Yeah—word processors kick typewriters’ asses in productivity and accuracy. They also significantly curtailed the market for Wite-Out. Collateral damage is absolutely a thing in tech.
3. What is the migration path?
This is a tricky question, and it has everything to do with what’s already being used. In the case of word processors, there really was no migration path on the hardware side. You threw out your typewriter, your ink ribbons, and your Wite-Out, and if your word processor wasn’t worth doing all that, you wouldn’t have bought it in the first place. But, remember, on the wetware side: you know the QWERTY keyboard was no coincidence. Then, remember when word processing software became available for the general-purpose PC’s people were already using? That easy hardware migration path (just insert the floppy disk and type “INSTALL”) virtually erased Wang Computers from the face of the earth. It’s an innovator-eat-innovator world out there.
Context really matters.
And here, after the first three dimensions on John’s list, is where most tech punditry, and tech punditry readers, prefer the story to end. Sadly, in practice, this is never where it really ends. History is littered with examples of technological better-thans that were obliterated by a lot of comparative nonsense. So how can we think about and anticipate those situations?
John’s approach was to add even more context to manage the confusion, and, sadly for those of you who hate both numbers and accounting, it involves a lot of both. For lack of better words, as I recall, he chose “vendor” for the formal presentation of these, which I’ll repeat out of respect to the author, but he happily substituted whatever entity or consortium suited any given discussion at work, and I think we can too:
4. How strong is the vendor?
I’m still fuming about Coca Cola’s 1994 legal weight-throw to muzzle Polar Beverages’ polar bear mascot, Orson. Orson, as long-time New Englanders will emotionally know and remember, has been the face of Polar Beverages since 1902. Yet, just a solitary year after one of their advertising jockeys put a polar bear in one of their commercials, Coca Cola’s massive legal weight came crashing down on Orson and prohibited him from pointing out that Polar sparkling water was a heck of a lot purer than Coke’s corn syrup and flavor-chemical cola concoction. Should Polar have sued back in ’93 to constrain Coke from advertising with a polar bear in the first place to get ahead of the future vulnerability? You’d have to compare legal budgets before deciding whether that would have been a good idea. Size matters.
But!!!
5. How persistent is the vendor?
In this one, we’ll also need to expand on the euphemism “persistent”. Persistent can mean many things, but mostly, in my embrace of John’s lexicon, it stands for how much energy an entity cares to throw at something they may or may not consider important. (Just because someone or something is big, it doesn’t mean they’re going to punch that way).

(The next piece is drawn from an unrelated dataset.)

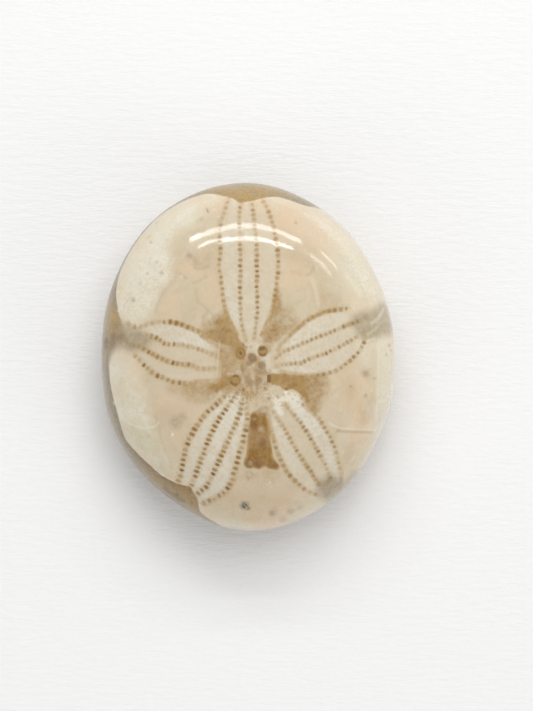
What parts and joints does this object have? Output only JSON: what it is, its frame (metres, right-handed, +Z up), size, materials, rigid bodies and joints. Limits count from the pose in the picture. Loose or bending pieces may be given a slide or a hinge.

History is full of stories of successful Davids taking on complacent Goliaths who just weren’t all that bothered to swat them away while they still could. Snapple broad-daylight-barged their way into the soda aisle long before Coca Cola too late realized they needed to add Gold Peak and Honest Tea to their portfolio. Or, to use a more “tech” example, consider how the Sears Catalogue people really didn’t pay any attention to what Amazon was doing back in the day. One might argue that the economic might of Sears at that time could have squashed Bezos like a bug before he even got himself beyond the online book business, had they been seeing the remote shopping forest for the seemingly innocuous online book purchase trees. Sears had the product line… They had the warehouses… They had the geographic reach… Web programmers and a clue? Ah, irony…
But beware of “Trojan indifference”. IBM, back to Selectrics for a moment, found it expedient to ignore bespoke word processing machines, and to get back at Wang by building word-processing-capable PC’s instead. IBM wasn’t interested to fight a typewriter vs word processor battle—they knew Wang was confused in their thinking that they were replacing typewriters. IBM knew the game was about office automation. INSTALL. And we all know it’s true: “He who laughs last laughs best”.
Context is king.
This is all a long-winded way of reminding folks to “look at the books!” before jumping too enthusiastically on any particular bandwagon. WeWork was arguably a great idea—and, even setting aside the bad behavior involved, it just wasn’t capitalized the way it needed to be in order to survive. If you’d like to have some fun, look back and read all the pundit praise WeWork was getting right before the ship went down in 2019. (“The startup-focused press in particular acted more as cheerleader than watchdog”). And then recall this Buzzword piece from 2015. The information was all there—folks just didn’t like wading into the financial weeds to see it.
To be clear, weak-financing asterisks never merit ignoring the truly awesome. We all know that folks putting their business on the last dollar of their personal credit card is a time-honored rite of passage. New, different, valuable, and easy to migrate in the absence of attentive competition is really all you need to sail along until the sales growth trade winds carry you away to business paradise. But money matters. I wish I knew to whom to attribute the first utterance, but:
“You can lose money for years, but you only run out of cash once”.